View Full Version : NHS reveal...

31-May-11, 13:35
Clot-busting drug makes a difference

HEART attack victims in Highland have had years of their life saved thanks to a development that was established in NHS Highland’s Coronary Care Unit (CCU), based at Raigmore Hospital, two years ago.
Patients with heart attacks in Highland often require a life-saving drug called a thrombolytic or ‘clot buster’ and any delay in giving the patient this drug can reduce their life expectancy.
In February 2009 the Coronary Care Unit team, lead by Clinical Ward Manager Charlie Bloe, set up a pre-hospital thrombolysis service after an audit showed, only one in four eligible patients, receive clot busters before they get to hospital. Over the past six months, a review has shown, that now three out of every four patients have received a clot buster before arriving at hospital.

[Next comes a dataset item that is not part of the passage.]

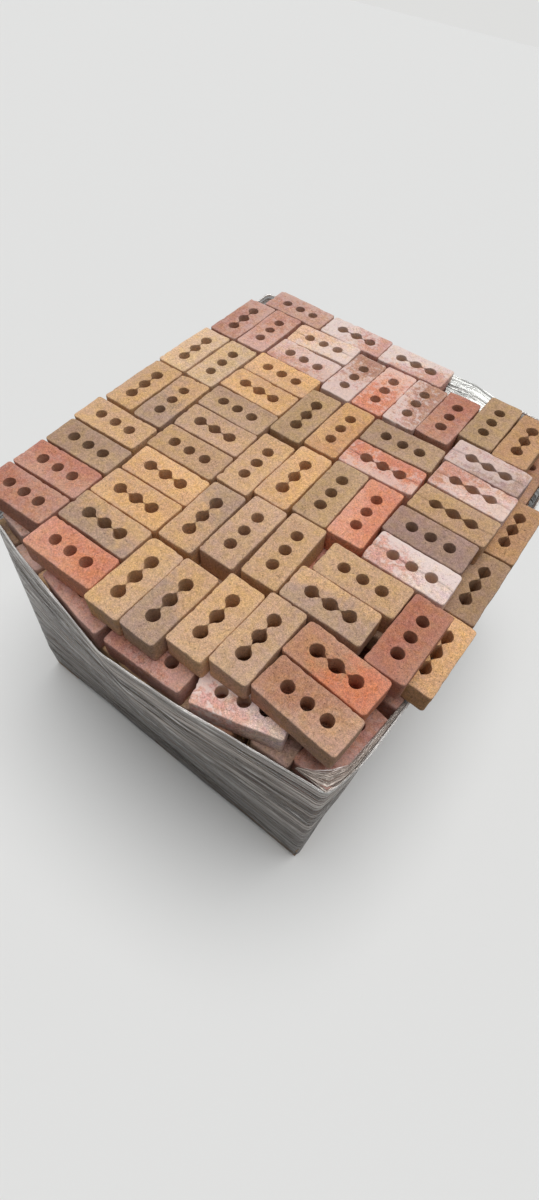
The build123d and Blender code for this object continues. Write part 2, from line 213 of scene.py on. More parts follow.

Mr Bloe credits the hard work of all involved for this increase, but is quick to point out that this must continue in order to achieve 100%.
He said: “For every one minute’s delay, in giving this drug a heart attack patient’s life expectancy is reduced by 11 days, a half-hour delay can reduce your life expectancy by a year.It is vitally important that people who think they are having a heart attack seek immediate medical assistance. However, it is also important that when they do that, we ensure they get their clot buster as quickly as possible.Just two years ago only 23% of patients were being given pre hospital thrombolysis that is now up to 76%.”
Mr Bloe explained that the system works by ambulance staff transmitting every ECG they record, from anywhere in the Highlands, into the new CCU system using mobile phone technology. Advanced interpretation of ECGs requires many years of coronary care experience. Sometimes GPs and Paramedics need some assistance in making the diagnosis.
A thrombolysis practitioner is available 24/7 to interpret the data and immediately calls the ambulance staff to discuss the diagnosis and hopefully increase delivery rates for thrombolysis before the patient is transferred to the hospital.
Mr Bloe said: “Scottish Ambulance Service crews really engaged with this programme and the improvement since it went live is a credit to everyone involved and to the hard work that has been put in.However, this hard work must continue. We want to have it at 100% and I know all staff involved will continue to work to ensure that is reached.”
Paul Gowans, Head of Clinical Governance and Quality, Scottish Ambulance Service, added: “Our paramedics and technicians are at the frontline of NHS care and the ability to transmit ECG data for decision support, along with the introduction of new defibrillators, allows them to work even more closely with the Coronary Care team to ensure the best possible treatment for patients.”